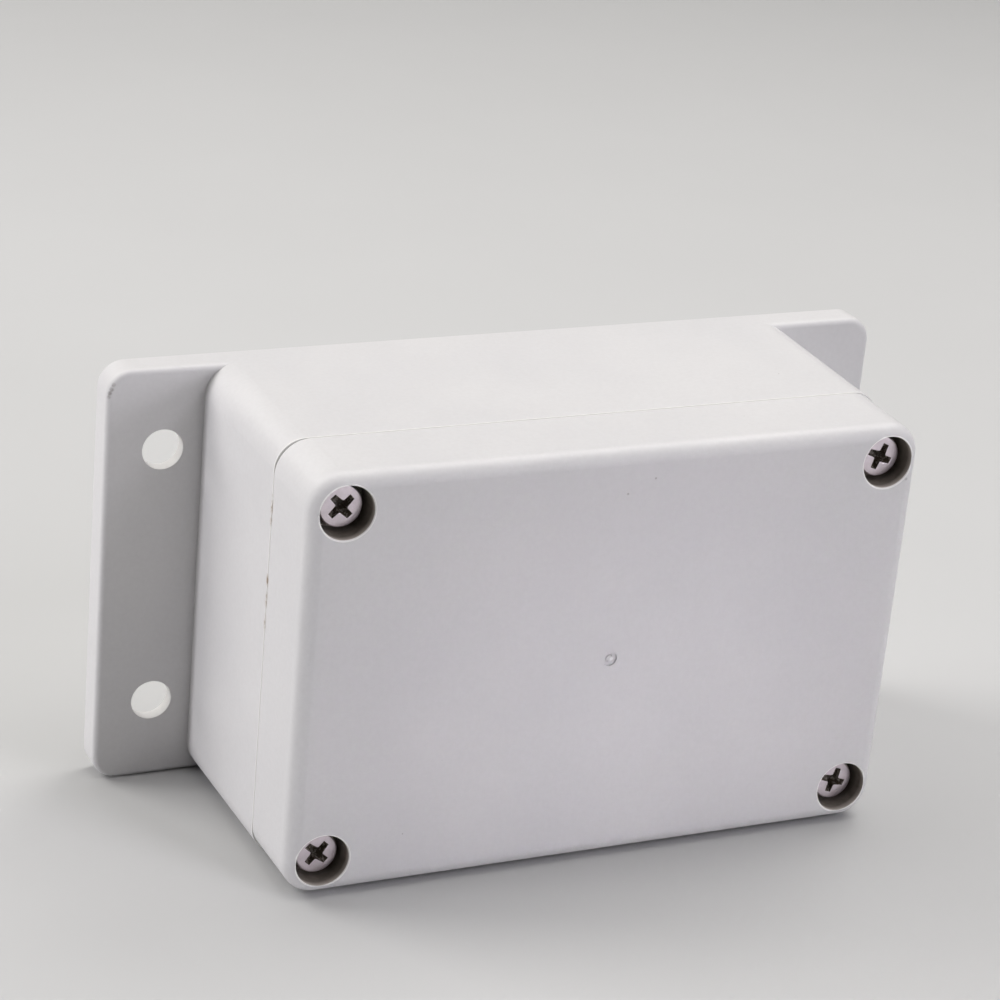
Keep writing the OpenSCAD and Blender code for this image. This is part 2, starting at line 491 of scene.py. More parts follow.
@dataclass(frozen=True)
class ShadedBores(Layer):
    """The screw bores of the lid: painted shade, tinted brown, that deepens further in, and a
    painted highlight on the rim.

    Depths run from the lid's face. Both painted shades thicken over the ones given here.
    """

    centres: tuple[Span, ...]
    face: float
    radius: float = 4.15 * MM
    fade: Span = (0.03 * MM, 0.06 * MM)
    bevel: float = 0.15 * MM
    reach: float = 6.0 * MM
    # Painted shade, not dirt: a light brown shade near the mouth of each bore and a dark one
    # further in.
    shallow_shade: Tone = (0.62, 0.56, 0.50)
    shallow_shade_over: Span = (0.0, 0.5 * MM)
    shallow_shade_strength: Span = (0.55, 1.0)
    dirt_and_shade: Tone = (0.150, 0.130, 0.108)
    deep_shade_over: Span = (0.2 * MM, 1.3 * MM)
    torn: Pattern = Pattern(0.9)
    torn_to: float = 0.86
    # Painted highlight on the bevel at the mouth of each bore.
    rim_highlight: Tone = (0.95, 0.94, 0.92)

    def colour(self, sheet: NodeSheet, place: Socket, under: Socket) -> Socket:
        """Adds the painted shade, light and then deep, and the painted highlight on the rims, as
        Layer describes.
        """
        depth = sheet.maths("SUBTRACT", sheet.split(place).outputs["Y"], self.face)
        out = None
        for across, up in self.centres:
            away = sheet.away_from(place, (across, 0.0, up), ROUND_Y)
            out = away if out is None else sheet.maths("MINIMUM", out, away)
        limits = (self.radius + self.fade[0], self.radius + self.fade[1])
        inside = sheet.spread(out, limits, OFF)
        inside = sheet.maths("MULTIPLY", inside, sheet.maths("LESS_THAN", depth, self.reach))
        # Painted shade near the mouth, thickening with depth.
        shallow_shade = sheet.spread(depth, self.shallow_shade_over, self.shallow_shade_strength)
        colour = sheet.tint(sheet.maths("MULTIPLY", shallow_shade, inside), under, self.shallow_shade)
        # Deeper painted shade further in, broken up by the torn pattern.
        dirt_and_shade = sheet.maths("MULTIPLY", sheet.spread(depth, self.deep_shade_over, ON), inside)
        torn = sheet.patches(place, self.torn, (self.torn_to, 1.0))
        colour = sheet.tint(sheet.maths("MULTIPLY", dirt_and_shade, torn), colour, self.dirt_and_shade)
        # Painted highlight on the rims.
        return sheet.tint(self._rims(sheet, out, depth), colour, self.rim_highlight)

    def _rims(self, sheet: NodeSheet, out: Socket, depth: Socket) -> Socket:
        """Masks the bevels at the mouths of the bores, where the painted highlight lies.

        Args:
            sheet: Sheet to draw on.
            out: Distance from the axis of the nearest bore.
            depth: Depth below the lid's face.

        Returns:
            A mask that is 1 on the rims.
        """
        middle, half = self.radius + 0.6 * self.bevel, 0.6 * self.bevel
        off = sheet.maths("ABSOLUTE", sheet.maths("SUBTRACT", out, middle))
        rim = sheet.spread(off, (half, 2.0 * half), OFF)
        return sheet.maths("MULTIPLY", rim, sheet.maths("LESS_THAN", depth, 2.0 * half))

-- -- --

What you will do: Write the material out exactly, with nothing left out.

Exercise result:
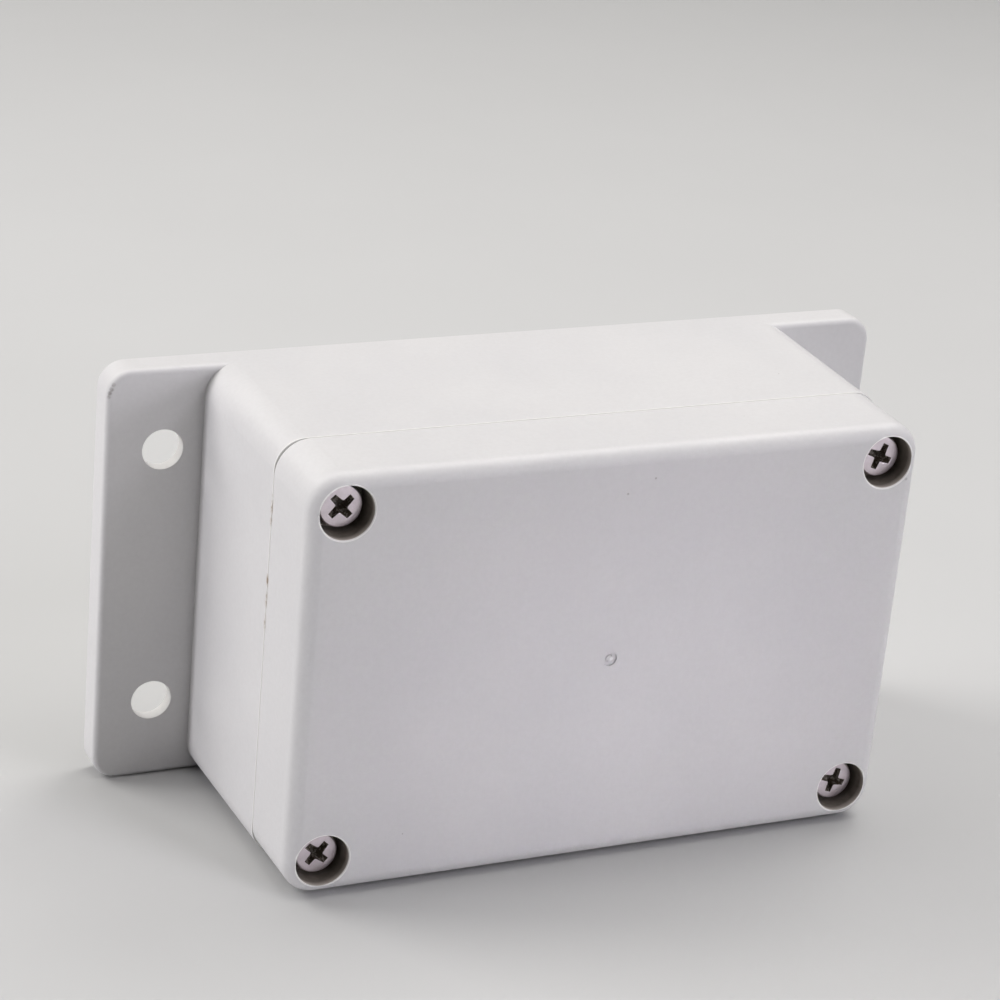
Keep writing the OpenSCAD and Blender code for this image. This is part 2, starting at line 491 of scene.py. More parts follow.
@dataclass(frozen=True)
class ShadedBores(Layer):
    """The screw bores of the lid: painted shade, tinted brown, that deepens further in, and a
    painted highlight on the rim.

    Depths run from the lid's face. Both painted shades thicken over the ones given here.
    """

    centres: tuple[Span, ...]
    face: float
    radius: float = 4.15 * MM
    fade: Span = (0.03 * MM, 0.06 * MM)
    bevel: float = 0.15 * MM
    reach: float = 6.0 * MM
    # Painted shade, not dirt: a light brown shade near the mouth of each bore and a dark one
    # further in.
    shallow_shade: Tone = (0.62, 0.56, 0.50)
    shallow_shade_over: Span = (0.0, 0.5 * MM)
    shallow_shade_strength: Span = (0.55, 1.0)
    dirt_and_shade: Tone = (0.150, 0.130, 0.108)
    deep_shade_over: Span = (0.2 * MM, 1.3 * MM)
    torn: Pattern = Pattern(0.9)
    torn_to: float = 0.86
    # Painted highlight on the bevel at the mouth of each bore.
    rim_highlight: Tone = (0.95, 0.94, 0.92)

    def colour(self, sheet: NodeSheet, place: Socket, under: Socket) -> Socket:
        """Adds the painted shade, light and then deep, and the painted highlight on the rims, as
        Layer describes.
        """
        depth = sheet.maths("SUBTRACT", sheet.split(place).outputs["Y"], self.face)
        out = None
        for across, up in self.centres:
            away = sheet.away_from(place, (across, 0.0, up), ROUND_Y)
            out = away if out is None else sheet.maths("MINIMUM", out, away)
        limits = (self.radius + self.fade[0], self.radius + self.fade[1])
        inside = sheet.spread(out, limits, OFF)
        inside = sheet.maths("MULTIPLY", inside, sheet.maths("LESS_THAN", depth, self.reach))
        # Painted shade near the mouth, thickening with depth.
        shallow_shade = sheet.spread(depth, self.shallow_shade_over, self.shallow_shade_strength)
        colour = sheet.tint(sheet.maths("MULTIPLY", shallow_shade, inside), under, self.shallow_shade)
        # Deeper painted shade further in, broken up by the torn pattern.
        dirt_and_shade = sheet.maths("MULTIPLY", sheet.spread(depth, self.deep_shade_over, ON), inside)
        torn = sheet.patches(place, self.torn, (self.torn_to, 1.0))
        colour = sheet.tint(sheet.maths("MULTIPLY", dirt_and_shade, torn), colour, self.dirt_and_shade)
        # Painted highlight on the rims.
        return sheet.tint(self._rims(sheet, out, depth), colour, self.rim_highlight)

    def _rims(self, sheet: NodeSheet, out: Socket, depth: Socket) -> Socket:
        """Masks the bevels at the mouths of the bores, where the painted highlight lies.

        Args:
            sheet: Sheet to draw on.
            out: Distance from the axis of the nearest bore.
            depth: Depth below the lid's face.

        Returns:
            A mask that is 1 on the rims.
        """
        middle, half = self.radius + 0.6 * self.bevel, 0.6 * self.bevel
        off = sheet.maths("ABSOLUTE", sheet.maths("SUBTRACT", out, middle))
        rim = sheet.spread(off, (half, 2.0 * half), OFF)
        return sheet.maths("MULTIPLY", rim, sheet.maths("LESS_THAN", depth, 2.0 * half))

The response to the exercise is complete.